Suicide: Have you attempted suicide? Why or why not? Do you have suicidal ideations? Often, or once in awhile? Under what circumstances in your life do you find that you get suicidal/or ideations?



Once I was as close as one can get to suicide without actually doing it, and I went to the hospital instead tho I don't really know why. I often have suicidal ideations. When something significant goes wrong, I think that I just don't want to live thru the pain, and that the rest of my life will be just periods of pain and no happiness, so I should die now to avoid it. This is always caused by feelings of loneliness or abandonment or having no hope for the future or that I'll never change who I am and that I am worthless.

anon.


When I was in my late 20's and 30's, I half heartedly attempted suicide. I wanted to die at the moment but didn't have the courage to do it. I think I wanted someone to stop and stop my pain in some other way...*I* didn't know how but figured the one someone who loved me would. And if they didn't care enough to stop it, then I might as well be dead anyway. I haven't felt like actually killing myself for many years and know I wouldn't again. However, I have felt that *somehow* I wish I were dead if I lost my rock (my husband). I couldn't imagine life without him and wouldn't know what to do. Either if he left me, or if he died. That throws me into a panic. Otherwise I can handle anything else.

Diane


Not suicidal. No suicidal ideations. I don't know why I escaped this.

V.


Yes I have. It's not anything I'm proud of. I did because I wanted to leave. I wanted to get close to God, who is in heaven. I wanted to be with my Dad, who died 16 years ago. I wanted because I couldn't stand to be in such a big pain. My sorrow of life was overwhelming. I was not good enough for my kids (what I thought). I was not worth to be alive. I didn't know the meaning of life. I still don't. Noone liked me, I thought. I was just so depressed... There was no meaning... I rather leave myself than be left by anyone else... This is so much pain in this... I can't even describe it good enough... I didn't think things could ever get better. There was just darkness without any light at all... What's the point to stay alive then?

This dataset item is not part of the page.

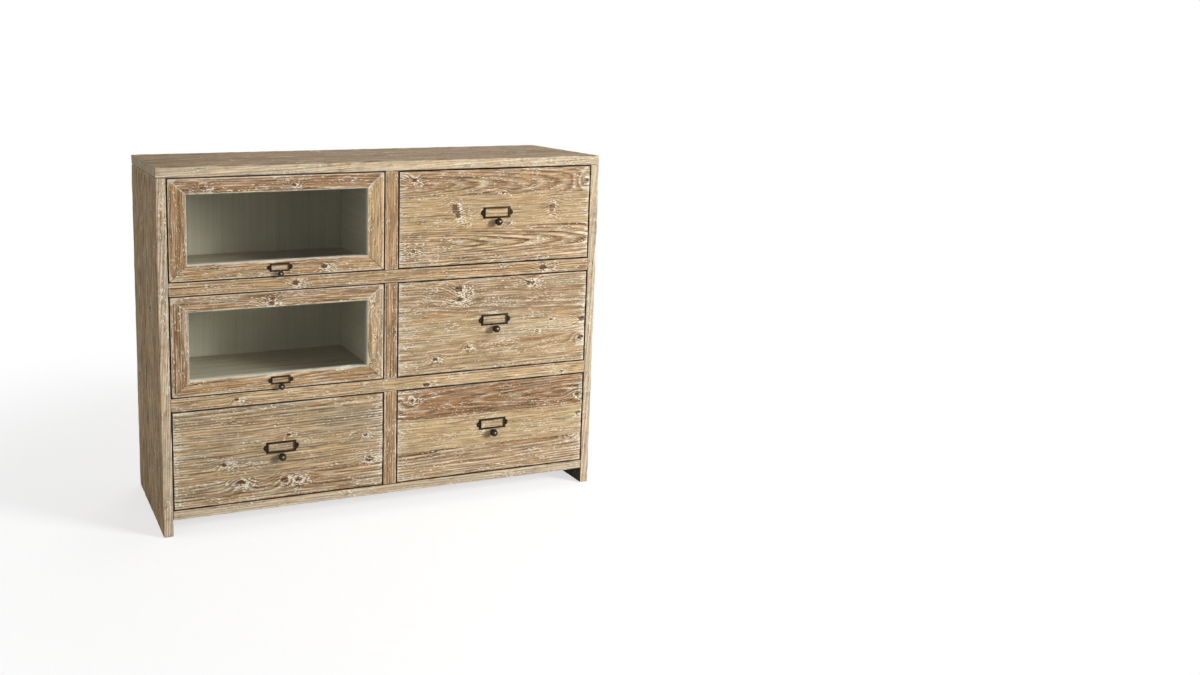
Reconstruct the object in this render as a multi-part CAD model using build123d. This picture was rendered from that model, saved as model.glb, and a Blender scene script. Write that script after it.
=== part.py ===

I still have sucidial ideations and it's hurting bad. Not as strong as before nor as often as before. But right now I'm having a rough time to talk myself into not doing such a thing again. I think I have these thoughts of suicide because I'm very tired. I haven't slept well for a while. Always when I haven't I get worse, and when I am to have my period, too. And when my therapist is gone for vacation, and when she is about to come back... When I feel loneley... When I'm very sad and can't get any rest... When I feel confused and double about things... When I get too much pressure on myself... When I don't get enough space for just me and my thoughts... When I feel unsecure about what's happening around me and my family... When I think all of the bad things that happen all over the world and in my own family... Oh, this is already getting too much.......

Y.E.


The first time I tried to commit suicide was when I was age 10 because I was terrified of being punished by my abusive parent and felt hopeless about my life ever changing. Feelings of hopelessness drove me to attempt suicide twice more when I was in my twenties. Now I simply hold the idea of it as a last resort and not something that I am likely to do.